Vladislav Lubov has faced these issues firsthand. In one high-load project, analytical queries started overwhelming the main production database, causing noticeable slowdowns for the entire service during busy periods. To fix it, he redesigned the data pipeline: key event streams were routed straight from Kafka to ClickHouse for fast analytics, with intermediate results cached in a NoSQL store. This broke heavy computations into smaller, incremental steps instead of big batches. The changes eliminated overloads during peak periods, enabled the system to handle significantly larger data volumes reliably, and sped up processing in key scenarios by up to 30 times.

"Many teams design data pipelines around the needs of a prototype," Lubov says. "But production systems operate under very different conditions — real traffic, large data volumes, and unpredictable load. If the pipeline isn't modeled for the scale the product is expected to reach, bottlenecks will inevitably appear as soon as the system starts growing."

Observability and Reliability in Modern Digital Infrastructure

Service outages remain one of the biggest headaches for tech companies. New Relic's 2025 Observability Forecast reports that high-impact outages cost a median $2 million per hour, resulting in an annual median impact of $76 million for the businesses surveyed. Engineering teams spend about 30% of their time — roughly 12 hours a week in a standard schedule — dealing with incidents and firefighting instead of building features.
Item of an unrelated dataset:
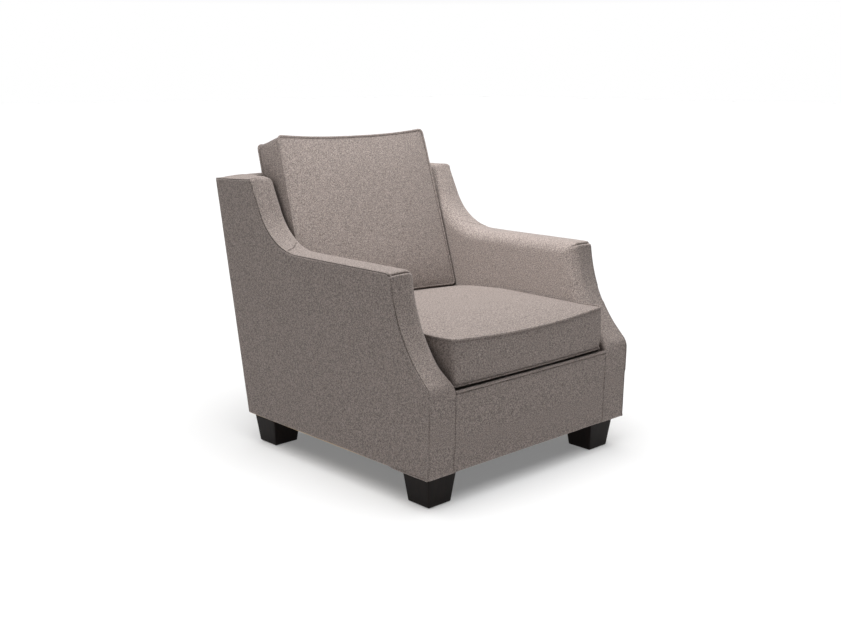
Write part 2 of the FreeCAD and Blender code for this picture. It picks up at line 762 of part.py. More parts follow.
def seat_solid(wall, set_back=0):
    """The cushion's outer form, or with a wall the form of what is inside it."""
    wall = as_size(wall)
    half = size.seat_half_width - wall
    front = size.seat_front_y + wall
    rear = size.seat_rear_y - wall - set_back
    front_radius = size.seat_front_radius - wall
    rear_radius = size.seat_rear_radius - wall
    plan = [
        (-half, front, front_radius),
        (half, front, front_radius),
        (half, rear, rear_radius),
        (-half, rear, rear_radius),
    ]
    floor = size.seat_bottom + wall
    column = prism("XY_Plane", plan, floor, size.seat_crown - floor + OVERRUN)
    profile = [
        (size.seat_front_y - OVERRUN, size.seat_bottom - OVERRUN),
        (size.seat_front_y - OVERRUN, size.seat_front_top - wall),
        (size.seat_crown_front_y, size.seat_crown - wall),
        (size.seat_crown_rear_y, size.seat_crown - wall),
        (size.seat_rear_y + OVERRUN, size.seat_rear_top - wall),
        (size.seat_rear_y + OVERRUN, size.seat_bottom - OVERRUN),
    ]
    lengthways = side_prism(profile, -size.seat_half_width - OVERRUN, size.seat_half_width + OVERRUN)
    edge = size.seat_half_width + OVERRUN
    rise = size.seat_crown - size.seat_front_top - wall
    arch = [
        (-edge, -DEPTH_BELOW),
        (edge, -DEPTH_BELOW),
        (edge, -wall),
        (size.seat_crown_half_width, rise),
        (-size.seat_crown_half_width, rise),
        (-edge, -wall),
    ]
    across = prism("XZ_Plane", arch, -seat_length - OVERRUN * 4, seat_length + OVERRUN * 8)
    tilt(across, seat_fall, size.seat_front_y, size.seat_front_top)
    return common(column, lengthways, across)


def loop_corners(half, front, rear):
    return [
        (-half, front, size.seat_front_radius + welt_offset),
        (half, front, size.seat_front_radius + welt_offset),
        (half, rear, size.seat_rear_radius + welt_offset),
        (-half, rear, size.seat_rear_radius + welt_offset),
    ]


def seat_welt(y, z, angle):
    """The covered cord round an edge of the seat cushion, in a plane that may fall to the rear."""
    body = new_body()
    spine = new_sketch(body, "XY_Plane")
    half = size.seat_half_width + welt_offset
    length = seat_length / math.cos(math.radians(angle))
    draw_outline(spine, loop_corners(half, -welt_offset, length + welt_offset))
    section = new_sketch(body, "YZ_Plane", size.seat_front_radius - size.seat_half_width)
    draw_circle(section, -welt_offset, 0, size.welt_radius)
    return tilt(pipe(body, spine, section), angle, y, z)


def zipper(tape_low, tape_high, teeth_low, teeth_high):
    """The two tapes and the closed teeth between them."""
    return fuse(box(tape_low, tape_high), box(teeth_low, teeth_high))


CORE_GAP = 0.5
CORE_SET_BACK = 4
SLIDER_LIFT = 0.2
TOOTH_CLEARANCE = 0.4
PULL_GAP = 0.3
TAPE_END_OVERLAP = 6
TAPE_SIDE_OVERLAP = 4
SLOT_DEPTH = 8
SLIDER_REST_GAP = 2
LUG_HALF_LENGTH = 1.5
LUG_BITE = 0.5
LUG_NEAR = 1
LUG_FAR = 3
PULL_START = 4

zip_half = size.zipper_half_length
tape_half = zip_half + TAPE_END_OVERLAP
slot_half = size.zipper_slot / 2
tape_reach = slot_half + TAPE_SIDE_OVERLAP
tooth_half = size.zipper_tooth_width / 2
slider_half = size.slider_width / 2
slider_rest_x = size.slider_length / 2 + SLIDER_REST_GAP - zip_half
groove_half = tooth_half + TOOTH_CLEARANCE

slot = box(
    (-zip_half, size.seat_rear_y - SLOT_DEPTH, size.seat_zipper_z - slot_half),
    (zip_half, size.seat_rear_y + SLOT_DEPTH, size.seat_zipper_z + slot_half),
)
keep(cut(seat_solid(0), seat_solid(size.cover_wall), slot), "seat_cushion_cover")
keep(seat_solid(size.cover_wall + CORE_GAP, CORE_SET_BACK), "seat_cushion_foam")
keep(seat_welt(size.seat_front_y, size.seat_front_top - welt_offset, seat_fall), "seat_cushion_top_welt")
keep(seat_welt(size.seat_front_y, size.seat_bottom + welt_offset, 0), "seat_cushion_bottom_welt")

seat_tape_face = size.seat_rear_y - size.cover_wall
seat_zip = zipper(
    (-tape_half, seat_tape_face - size.zipper_tape_thickness, size.seat_zipper_z - tape_reach),
    (tape_half, seat_tape_face, size.seat_zipper_z + tape_reach),
    (-zip_half, seat_tape_face, size.seat_zipper_z - tooth_half),
    (zip_half, seat_tape_face + size.zipper_tooth_height, size.seat_zipper_z + tooth_half),
)
keep(seat_zip, "seat_cushion_zipper")


def slider(low_corner, high_corner, groove_low, groove_high, lug_low, lug_high, pull_low, pull_high):
    """A slider's grooved body with the lug and the pull that hang from it."""
    grooved = cut(box(low_corner, high_corner), box(groove_low, groove_high))
    return fuse(grooved, box(lug_low, lug_high), box(pull_low, pull_high))


slider_low_x = slider_rest_x - size.slider_length / 2
slider_high_x = slider_rest_x + size.slider_length / 2
pull_low_x = slider_rest_x - size.pull_width / 2
pull_high_x = slider_rest_x + size.pull_width / 2
slider_near = seat_tape_face + SLIDER_LIFT
slider_far = slider_near + size.slider_height
groove_far = seat_tape_face + size.zipper_tooth_height + TOOTH_CLEARANCE
pull_near = slider_far + PULL_GAP
pull_far = pull_near + size.pull_thickness
seat_slider = slider(
    (slider_low_x, slider_near, size.seat_zipper_z - slider_half),
    (slider_high_x, slider_far, size.seat_zipper_z + slider_half),
    (slider_low_x - 1, slider_near - 1, size.seat_zipper_z - groove_half),
    (slider_high_x + 1, groove_far, size.seat_zipper_z + groove_half),
    (slider_rest_x - LUG_HALF_LENGTH, slider_far - LUG_BITE, size.seat_zipper_z - LUG_NEAR),
    (slider_rest_x + LUG_HALF_LENGTH, pull_near + LUG_BITE, size.seat_zipper_z + LUG_FAR),
    (pull_low_x, pull_near, size.seat_zipper_z + PULL_START - size.pull_length),
    (pull_high_x, pull_far, size.seat_zipper_z + PULL_START),
)
keep(seat_slider, "seat_zipper_slider")

# ---------------------------------------------------------------- back cushion

FACE_BELOW = 80
rake = math.radians(size.back_rake.number)
rise_per_depth = math.tan(rake)
slant = 1 / math.cos(rake)
side_slope = (
    size.back_half_width_low.number - size.back_half_width_high.number
) / size.back_cushion_length.number


def lean(item):
    """Sets a piece made in the cushion's own frame against the back."""
    return tilt(item, size.back_rake.number, size.back_cushion_y, size.back_cushion_z)


def back_solid(wall, bottom_gap=0):
    """The cushion's outer form, or with a wall the form of what is inside it."""
    wall = as_size(wall)
    top = size.back_cushion_length - wall
    rear = size.back_cushion_thickness - wall
    base = (wall + bottom_gap) * slant
    profile = [
        (wall, wall * rise_per_depth + base),
        (wall, top),
        (rear, top),
        (rear, rear * rise_per_depth + base),
    ]
    edge = size.back_half_width_low + OVERRUN * 2
    through = lean(side_prism(profile, -edge, edge))
    low = size.back_half_width_low + FACE_BELOW * side_slope - wall
    high = size.back_half_width_high - wall
    corner = size.back_corner_radius - wall
    face = [(-low, -FACE_BELOW), (low, -FACE_BELOW), (high, top, corner), (-high, top, corner)]
    depth = size.back_cushion_thickness + OVERRUN
    facing = prism("XZ_Plane", face, -depth, depth + OVERRUN)
    return common(through, lean(facing))


def back_welt(depth):
    """The covered cord round the front or the rear face."""
    body = new_body()
    spine = new_sketch(body, "XZ_Plane", -depth)
    bottom = depth * rise_per_depth - welt_offset * slant
    low = size.back_half_width_low + welt_offset
    high = size.back_half_width_high + welt_offset
    corner = size.back_corner_radius + welt_offset
    top = size.back_cushion_length + welt_offset
    outline = [
        (-low, bottom, welt_offset),
        (low, bottom, welt_offset),
        (high, top, corner),
        (-high, top, corner),
    ]
    draw_outline(spine, outline)
    start_x = spine.Geometry[0].StartPoint.x
    section = new_sketch(body, "YZ_Plane", start_x)
    draw_circle(section, depth, bottom, size.welt_radius)
    return lean(pipe(body, spine, section))


back_slot = box(
    (-zip_half, size.back_zipper_y - slot_half, size.back_cushion_z - SLOT_DEPTH),
    (zip_half, size.back_zipper_y + slot_half, size.back_cushion_z + SLOT_DEPTH),
)
keep(cut(back_solid(0), back_solid(size.cover_wall), back_slot), "back_cushion_cover")
keep(back_solid(size.cover_wall + CORE_GAP, CORE_SET_BACK), "back_cushion_filling")
keep(back_welt(welt_offset), "back_cushion_front_welt")
keep(back_welt(size.back_cushion_thickness - welt_offset), "back_cushion_rear_welt")

back_tape_face = size.back_cushion_z + size.cover_wall
back_zip = zipper(
    (-tape_half, size.back_zipper_y - tape_reach, back_tape_face),
    (tape_half, size.back_zipper_y + tape_reach, back_tape_face + size.zipper_tape_thickness),
    (-zip_half, size.back_zipper_y - tooth_half, back_tape_face - size.zipper_tooth_height),
    (zip_half, size.back_zipper_y + tooth_half, back_tape_face),
)
keep(back_zip, "back_cushion_zipper")

slider_top = back_tape_face - SLIDER_LIFT
slider_bottom = slider_top - size.slider_height
groove_bottom = back_tape_face - size.zipper_tooth_height - TOOTH_CLEARANCE
pull_top = slider_bottom - PULL_GAP
back_slider = slider(
    (slider_low_x, size.back_zipper_y - slider_half, slider_bottom),
    (slider_high_x, size.back_zipper_y + slider_half, slider_top),
    (slider_low_x - 1, size.back_zipper_y - groove_half, groove_bottom),
    (slider_high_x + 1, size.back_zipper_y + groove_half, slider_top + 1),
    (slider_rest_x - LUG_HALF_LENGTH, size.back_zipper_y - LUG_NEAR, pull_top - LUG_BITE),
    (slider_rest_x + LUG_HALF_LENGTH, size.back_zipper_y + LUG_FAR, slider_bottom + LUG_BITE),
    (pull_low_x, size.back_zipper_y + PULL_START - size.pull_length, pull_top - size.pull_thickness),
    (pull_high_x, size.back_zipper_y + PULL_START, pull_top),
)
keep(back_slider, "back_zipper_slider")

# ---------------------------------------------------------------- export

document.recompute()

for item in document.Objects:
    faults = [state for state in item.State if state in ("Invalid", "Error")]
    if faults:
        raise RuntimeError(f"{item.Name} ({item.Label}) is {faults}")
for item in NODES:
    if item.Shape.isNull() or not item.Shape.isValid() or not item.Shape.Solids:
        raise RuntimeError(f"{item.Label} has no valid solid")

os.makedirs("parts", exist_ok=True)
for item in NODES:
    item.Shape.exportStep(f"parts/{item.Label}.step")
    print(f"{item.Label}: {len(item.Shape.Solids)} solid(s), {item.Shape.Volume / 1000:.1f} cm3")
print(f"{len(NODES)} nodes")
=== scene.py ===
"""Looks of an upholstered armchair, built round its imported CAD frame.

Every piece is placed in metres in the frame's own coordinates: the chair faces -Y, its left arm is on -X, and it
stands on z = 0.
"""
import math
from functools import lru_cache

import bmesh
import bpy
import numpy as np
from bpy.props import FloatProperty, FloatVectorProperty, PointerProperty, StringProperty
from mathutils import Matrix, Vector, noise
from mathutils.geometry import delaunay_2d_cdt


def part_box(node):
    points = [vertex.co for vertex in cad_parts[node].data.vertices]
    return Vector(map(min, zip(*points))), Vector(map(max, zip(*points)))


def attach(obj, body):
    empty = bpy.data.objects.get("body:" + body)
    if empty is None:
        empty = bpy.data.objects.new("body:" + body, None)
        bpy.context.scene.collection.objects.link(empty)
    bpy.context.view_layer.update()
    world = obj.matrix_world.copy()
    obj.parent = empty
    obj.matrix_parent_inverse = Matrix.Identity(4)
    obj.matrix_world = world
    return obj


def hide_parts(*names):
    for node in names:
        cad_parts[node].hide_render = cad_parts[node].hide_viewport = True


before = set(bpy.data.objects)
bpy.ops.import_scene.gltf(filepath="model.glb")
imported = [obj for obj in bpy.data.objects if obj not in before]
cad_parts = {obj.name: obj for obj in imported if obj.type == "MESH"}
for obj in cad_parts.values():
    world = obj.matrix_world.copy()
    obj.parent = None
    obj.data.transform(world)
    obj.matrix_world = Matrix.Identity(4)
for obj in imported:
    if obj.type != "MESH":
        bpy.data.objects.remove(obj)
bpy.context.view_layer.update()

bl_info = {
    "name": "Upholstered armchair",
    "version": (1, 0, 0),
    "blender": (4, 5, 0),
    "location": "3D View > Sidebar > Armchair",
    "description": "Builds an upholstered armchair with loose cushions round its packed frame",
    "category": "Object",
}

MM = 0.001
SIDES = (("left", -1), ("right", 1))

# ---------------------------------------------------------------------------------------------------------------
# Sizes and colours
# ---------------------------------------------------------------------------------------------------------------

LOW = {name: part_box(name)[0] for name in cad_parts}
HIGH = {name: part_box(name)[1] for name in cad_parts}


def length(name, description, default):
    return FloatProperty(name=name, description=description, default=default, unit="LENGTH", subtype="DISTANCE")


def colour(name, description, default):
    return StringProperty(name=name, description=description + ", as an sRGB hex value", default=default)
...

In many technology projects, however, teams focus mainly on developing product features while giving limited attention to monitoring system health once the system goes into production. As a result, after launch, teams often lack visibility into infrastructure performance, and problems become apparent only when users begin experiencing failures or slowdowns. For example, a service may gradually slow down, message queues may grow, or a database may approach its resource limits. Identifying the root cause can then become a lengthy process requiring engineers to analyze logs, check server states, and manually reproduce issues—sometimes taking hours or days in complex systems.

In each project, Lubov implements metrics systems that enable the team to track key indicators, including request processing time, error rates, service load, and queue status. This enables the detection of emerging issues and response before they become noticeable to users.

"Introducing technical metrics can significantly improve service reliability. In several projects, system resilience was brought close to 100% availability, and incidents began to be detected at the stage of the first technical anomalies rather than after user complaints."

The Risks of Overengineering and Trend-Driven Architecture

New architectural approaches regularly emerge in the technology industry and quickly become "trendy." Microservices, Kubernetes, and complex distributed systems are often perceived as hallmarks of modern infrastructure. However, industry surveys suggest that adopting these architectures does not always lead to the expected benefits.

For example, according to a survey published by O'Reilly Media, 37% of respondents said they had achieved only «some» success with microservices, and about 30% reported increased system complexity after adopting this architectural approach.

Based on Vladislav Lubov's experience, many teams begin designing the system architecture based on the popularity of technologies rather than the product's actual needs. For example, a system may be immediately divided into dozens of services, each deployed independently and communicating with others over the network. For large-scale platforms, this approach can make sense, but for smaller or early-stage products, such architecture often introduces more problems than it solves.

Every additional service becomes another potential point of failure, another infrastructure component that must be configured, and another layer that must be monitored. As a result, the system becomes harder to maintain, and even minor issues can propagate across multiple services.

Lubov notes that he has repeatedly encountered situations in which excessive architectural complexity has become the primary source of system instability. In such cases, the first step was often to reconsider the architecture itself: instead of prematurely splitting the system into microservices, the team would return to a simpler structure and gradually extract separate services only where they were truly required by system load or product logic.

"In many situations, it is far more effective to begin with a well-designed monolith," Lubov explains. "At early stages, it lets teams move faster — easier testing, quicker deploys, simpler changes. As the product grows and real metrics reveal the pain points, you can gradually carve out microservices only where they truly solve problems. Architecture should follow actual needs and data, not hype cycles. In today's rush to production-scale AI, this pragmatic mindset often separates projects that deliver real value from those that stay forever in pilot limbo."